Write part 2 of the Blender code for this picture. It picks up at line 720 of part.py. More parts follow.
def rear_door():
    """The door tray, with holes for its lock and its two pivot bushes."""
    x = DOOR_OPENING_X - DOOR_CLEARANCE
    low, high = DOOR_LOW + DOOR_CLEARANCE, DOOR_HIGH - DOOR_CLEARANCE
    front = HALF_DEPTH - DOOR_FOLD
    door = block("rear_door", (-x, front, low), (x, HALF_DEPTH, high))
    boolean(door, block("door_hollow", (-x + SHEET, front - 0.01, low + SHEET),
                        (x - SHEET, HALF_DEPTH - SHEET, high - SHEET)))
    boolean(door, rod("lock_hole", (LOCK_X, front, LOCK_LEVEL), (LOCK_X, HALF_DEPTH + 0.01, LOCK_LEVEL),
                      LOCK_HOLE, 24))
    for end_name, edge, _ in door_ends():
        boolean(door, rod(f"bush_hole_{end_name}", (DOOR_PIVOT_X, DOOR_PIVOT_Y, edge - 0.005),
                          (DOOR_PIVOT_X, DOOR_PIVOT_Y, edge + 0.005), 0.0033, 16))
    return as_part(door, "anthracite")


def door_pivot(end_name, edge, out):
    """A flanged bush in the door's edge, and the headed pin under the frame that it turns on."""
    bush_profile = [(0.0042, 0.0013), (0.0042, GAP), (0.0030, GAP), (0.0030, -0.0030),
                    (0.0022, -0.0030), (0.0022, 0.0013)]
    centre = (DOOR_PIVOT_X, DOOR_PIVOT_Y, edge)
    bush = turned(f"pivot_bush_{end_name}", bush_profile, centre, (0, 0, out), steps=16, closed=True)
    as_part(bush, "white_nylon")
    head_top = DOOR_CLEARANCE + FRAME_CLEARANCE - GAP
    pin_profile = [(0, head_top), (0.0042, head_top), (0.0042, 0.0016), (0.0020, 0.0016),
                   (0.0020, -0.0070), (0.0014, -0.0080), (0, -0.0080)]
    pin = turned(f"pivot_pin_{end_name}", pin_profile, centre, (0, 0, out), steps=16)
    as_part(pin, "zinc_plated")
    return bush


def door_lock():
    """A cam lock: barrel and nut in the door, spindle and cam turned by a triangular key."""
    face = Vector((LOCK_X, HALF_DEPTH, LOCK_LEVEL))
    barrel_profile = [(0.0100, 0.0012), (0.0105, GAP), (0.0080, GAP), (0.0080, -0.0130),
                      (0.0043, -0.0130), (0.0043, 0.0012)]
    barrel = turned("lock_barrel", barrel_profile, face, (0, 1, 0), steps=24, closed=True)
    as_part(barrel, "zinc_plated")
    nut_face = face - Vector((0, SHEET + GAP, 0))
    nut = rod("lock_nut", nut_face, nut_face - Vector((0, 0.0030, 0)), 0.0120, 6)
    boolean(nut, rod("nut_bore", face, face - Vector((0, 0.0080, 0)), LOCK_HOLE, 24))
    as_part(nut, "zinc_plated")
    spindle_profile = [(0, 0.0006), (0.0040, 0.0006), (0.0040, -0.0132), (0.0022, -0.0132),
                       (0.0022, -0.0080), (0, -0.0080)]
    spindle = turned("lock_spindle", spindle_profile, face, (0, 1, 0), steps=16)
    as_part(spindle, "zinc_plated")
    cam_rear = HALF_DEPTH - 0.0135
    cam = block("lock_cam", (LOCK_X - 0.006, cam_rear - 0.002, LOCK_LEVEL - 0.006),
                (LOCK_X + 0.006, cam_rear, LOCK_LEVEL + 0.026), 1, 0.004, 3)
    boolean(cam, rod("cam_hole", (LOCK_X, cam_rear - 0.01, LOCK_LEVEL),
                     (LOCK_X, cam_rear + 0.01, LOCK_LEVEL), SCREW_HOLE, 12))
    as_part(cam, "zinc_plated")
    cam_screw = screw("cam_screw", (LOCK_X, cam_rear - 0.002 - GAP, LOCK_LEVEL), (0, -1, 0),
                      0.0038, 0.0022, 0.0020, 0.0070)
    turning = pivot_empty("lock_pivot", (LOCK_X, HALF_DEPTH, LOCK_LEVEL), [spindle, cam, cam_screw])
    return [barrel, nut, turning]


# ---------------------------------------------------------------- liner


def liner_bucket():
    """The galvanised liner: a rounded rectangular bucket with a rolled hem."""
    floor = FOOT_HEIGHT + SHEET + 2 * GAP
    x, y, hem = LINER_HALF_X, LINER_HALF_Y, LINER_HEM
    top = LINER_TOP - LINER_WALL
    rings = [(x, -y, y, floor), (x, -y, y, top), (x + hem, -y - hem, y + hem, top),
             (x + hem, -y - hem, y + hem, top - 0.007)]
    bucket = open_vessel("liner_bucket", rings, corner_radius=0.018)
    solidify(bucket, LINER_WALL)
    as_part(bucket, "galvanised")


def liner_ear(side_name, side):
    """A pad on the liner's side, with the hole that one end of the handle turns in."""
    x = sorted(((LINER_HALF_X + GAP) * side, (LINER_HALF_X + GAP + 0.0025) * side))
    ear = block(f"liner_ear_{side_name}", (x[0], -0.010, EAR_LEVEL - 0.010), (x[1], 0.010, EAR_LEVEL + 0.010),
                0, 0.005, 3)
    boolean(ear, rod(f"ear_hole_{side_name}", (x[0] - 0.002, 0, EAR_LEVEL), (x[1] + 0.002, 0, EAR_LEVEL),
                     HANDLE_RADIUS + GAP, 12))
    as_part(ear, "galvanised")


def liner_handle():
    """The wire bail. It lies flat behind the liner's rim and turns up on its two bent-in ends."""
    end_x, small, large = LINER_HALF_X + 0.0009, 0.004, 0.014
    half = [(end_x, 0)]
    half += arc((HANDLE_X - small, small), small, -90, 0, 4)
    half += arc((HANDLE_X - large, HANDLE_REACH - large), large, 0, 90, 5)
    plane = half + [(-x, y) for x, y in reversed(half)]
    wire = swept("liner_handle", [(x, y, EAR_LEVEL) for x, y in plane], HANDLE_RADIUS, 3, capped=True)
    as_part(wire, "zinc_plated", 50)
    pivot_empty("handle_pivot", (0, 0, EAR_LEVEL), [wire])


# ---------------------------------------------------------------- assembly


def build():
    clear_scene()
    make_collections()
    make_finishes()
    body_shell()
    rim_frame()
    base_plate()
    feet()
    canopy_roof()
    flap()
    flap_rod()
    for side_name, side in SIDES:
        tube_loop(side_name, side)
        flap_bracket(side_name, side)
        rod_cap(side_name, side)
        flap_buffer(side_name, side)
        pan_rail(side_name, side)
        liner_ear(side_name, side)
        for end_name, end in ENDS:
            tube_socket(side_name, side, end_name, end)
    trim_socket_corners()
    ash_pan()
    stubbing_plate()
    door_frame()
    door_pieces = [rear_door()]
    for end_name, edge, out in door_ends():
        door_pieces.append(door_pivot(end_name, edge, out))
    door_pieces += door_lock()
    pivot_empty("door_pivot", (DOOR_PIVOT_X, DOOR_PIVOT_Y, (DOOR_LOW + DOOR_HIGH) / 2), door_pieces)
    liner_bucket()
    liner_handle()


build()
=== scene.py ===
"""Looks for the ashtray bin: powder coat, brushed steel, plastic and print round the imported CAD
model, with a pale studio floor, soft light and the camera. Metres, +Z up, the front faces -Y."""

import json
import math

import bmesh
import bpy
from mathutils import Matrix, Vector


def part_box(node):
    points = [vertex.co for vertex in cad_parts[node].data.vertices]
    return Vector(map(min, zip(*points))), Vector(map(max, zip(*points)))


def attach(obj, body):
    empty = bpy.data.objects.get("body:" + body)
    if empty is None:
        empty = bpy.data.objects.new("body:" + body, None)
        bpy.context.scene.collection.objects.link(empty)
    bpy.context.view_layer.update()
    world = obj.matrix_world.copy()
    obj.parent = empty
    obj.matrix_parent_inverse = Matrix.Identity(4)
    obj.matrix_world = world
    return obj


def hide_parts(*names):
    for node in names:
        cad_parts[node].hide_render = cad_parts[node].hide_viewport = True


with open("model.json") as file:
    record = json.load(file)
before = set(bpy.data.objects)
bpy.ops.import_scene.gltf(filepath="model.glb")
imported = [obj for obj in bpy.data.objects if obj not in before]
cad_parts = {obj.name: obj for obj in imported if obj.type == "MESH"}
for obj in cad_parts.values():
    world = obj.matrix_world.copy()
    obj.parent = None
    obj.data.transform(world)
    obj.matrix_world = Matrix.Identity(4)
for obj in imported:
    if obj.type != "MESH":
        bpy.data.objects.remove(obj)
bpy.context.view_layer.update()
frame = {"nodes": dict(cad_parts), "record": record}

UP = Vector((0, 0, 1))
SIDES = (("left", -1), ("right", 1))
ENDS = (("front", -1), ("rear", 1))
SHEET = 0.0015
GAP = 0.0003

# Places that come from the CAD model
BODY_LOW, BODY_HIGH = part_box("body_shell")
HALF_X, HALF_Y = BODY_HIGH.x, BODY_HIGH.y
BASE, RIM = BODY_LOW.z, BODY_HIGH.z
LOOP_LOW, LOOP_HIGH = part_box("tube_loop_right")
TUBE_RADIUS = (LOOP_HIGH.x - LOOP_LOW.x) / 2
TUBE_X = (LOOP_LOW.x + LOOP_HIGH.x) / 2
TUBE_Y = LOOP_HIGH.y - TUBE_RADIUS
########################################
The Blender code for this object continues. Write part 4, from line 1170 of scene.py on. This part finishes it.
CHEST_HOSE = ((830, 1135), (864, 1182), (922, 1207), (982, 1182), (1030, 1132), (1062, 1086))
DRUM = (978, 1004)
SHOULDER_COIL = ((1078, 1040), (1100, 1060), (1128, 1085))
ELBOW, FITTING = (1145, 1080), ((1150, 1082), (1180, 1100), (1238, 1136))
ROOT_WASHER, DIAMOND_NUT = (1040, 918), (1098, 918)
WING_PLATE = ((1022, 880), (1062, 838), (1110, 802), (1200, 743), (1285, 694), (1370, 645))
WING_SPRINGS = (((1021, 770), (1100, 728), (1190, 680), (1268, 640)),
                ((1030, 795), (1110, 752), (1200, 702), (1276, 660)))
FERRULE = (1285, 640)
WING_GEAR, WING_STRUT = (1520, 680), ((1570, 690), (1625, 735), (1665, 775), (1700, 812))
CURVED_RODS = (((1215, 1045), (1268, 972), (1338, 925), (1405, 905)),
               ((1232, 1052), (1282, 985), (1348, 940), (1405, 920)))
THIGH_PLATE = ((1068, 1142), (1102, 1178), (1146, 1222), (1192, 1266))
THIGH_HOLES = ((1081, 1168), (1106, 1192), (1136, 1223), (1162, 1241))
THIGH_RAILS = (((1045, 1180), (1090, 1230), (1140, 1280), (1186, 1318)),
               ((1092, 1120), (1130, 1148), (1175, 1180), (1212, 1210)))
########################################
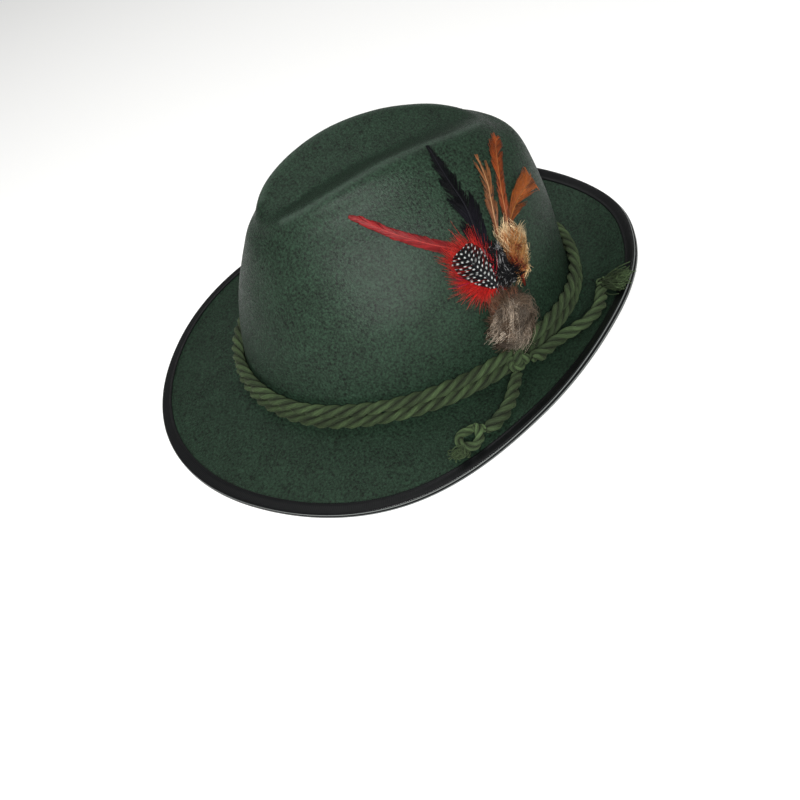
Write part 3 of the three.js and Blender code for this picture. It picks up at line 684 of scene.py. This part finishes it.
########################################
_Exercise goal:_
Exactly the lines from the line that has "for end_name, edge, out" through the line that has "import math" are to be repeated, both included, with nothing added.

_Solved problem:_
    for end_name, edge, out in door_ends():
        door_pieces.append(door_pivot(end_name, edge, out))
    door_pieces += door_lock()
    pivot_empty("door_pivot", (DOOR_PIVOT_X, DOOR_PIVOT_Y, (DOOR_LOW + DOOR_HIGH) / 2), door_pieces)
    liner_bucket()
    liner_handle()


build()
=== scene.py ===
"""Looks for the ashtray bin: powder coat, brushed steel, plastic and print round the imported CAD
model, with a pale studio floor, soft light and the camera. Metres, +Z up, the front faces -Y."""

import json
import math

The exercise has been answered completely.